The data analysed for the Kauffman report shows that not only are the number of start-ups in the economy declining but those that do exist are creating fewer jobs – the gross number of jobs created by new firms fell by more than two million between 2005 and 2010.

Clearly, given their contribution to employment creation and innovation, this decline could be worrying for the growth of the world’s largest economy if it is not reversed.

As a result, Kauffman has suggested that US policymakers should help create an environment more conducive to business formation, such as welcoming more immigrants as they are twice as likely than Americans to start businesses, removing regulatory barriers as they represent a disproportionate cost to start-ups over time, and cultivating human capital as increased entrepreneurial activity is associated with higher levels of education.

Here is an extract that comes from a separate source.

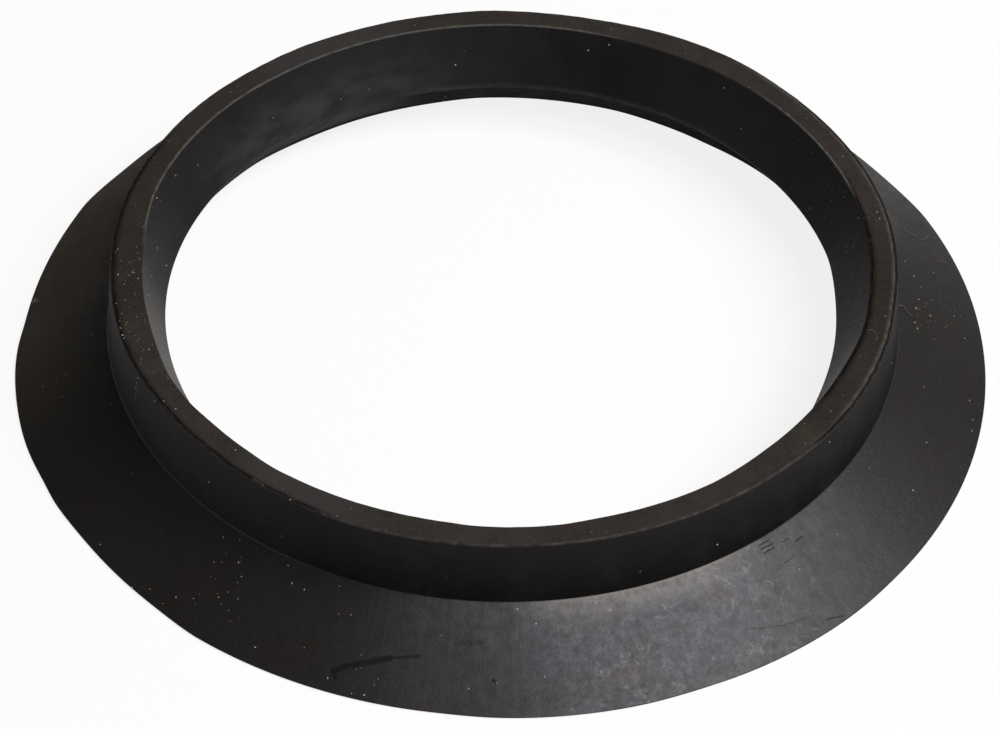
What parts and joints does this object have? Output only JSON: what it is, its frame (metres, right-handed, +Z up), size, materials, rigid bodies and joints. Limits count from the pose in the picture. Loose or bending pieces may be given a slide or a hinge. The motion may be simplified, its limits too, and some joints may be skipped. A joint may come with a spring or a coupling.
{
  "type": "flush valve seal",
  "caption": "Round black rubber seal for the flush valve of a cistern: an upright collar with a flat top face and an inner lip, on a wide conical skirt.",
  "frame": {"origin": "centre of the ring, in the plane that the edge of the skirt stands on", "axes": "+Z up along the axis of the ring, from the skirt to the top face of the collar; the ring is the same all the way round, so X and Y are free"},
  "size_m": [0.09, 0.09, 0.0114],
  "materials": {
    "black_rubber": "matt black moulded rubber with a grey bloom, a ground top face and a few dust specks"
  },
  "bodies": {
    "root": {"seal_ring": "black_rubber"}
  },
  "joints": []
}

Unfortunately, such detailed long-term statistics on new firms similar to that used by Kauffman are not available here in the UK. However, the limited data we have shows that, in contrast to the USA, at least the number of new businesses in the UK economy has been increasing in recent years.

Indeed, here in Wales it has grown by 54% in the period 2010-14, which is the fourth best performance of all 12 UK regions and above the UK average.

While that is clearly good news, there is still a long way to go as the Welsh business birth rate (the number of new businesses created as a proportion of the entire business population) is the third worst in the UK.

Therefore if, as the Kauffman research suggests, new firms are creating the vast majority of net employment, then it is a no-brainer to suggest that policymakers should continue to focus on promoting and supporting more start-ups across the economy and, more importantly, highlighting entrepreneurial success through events such as VentureFest and the Wales Start-Up Awards.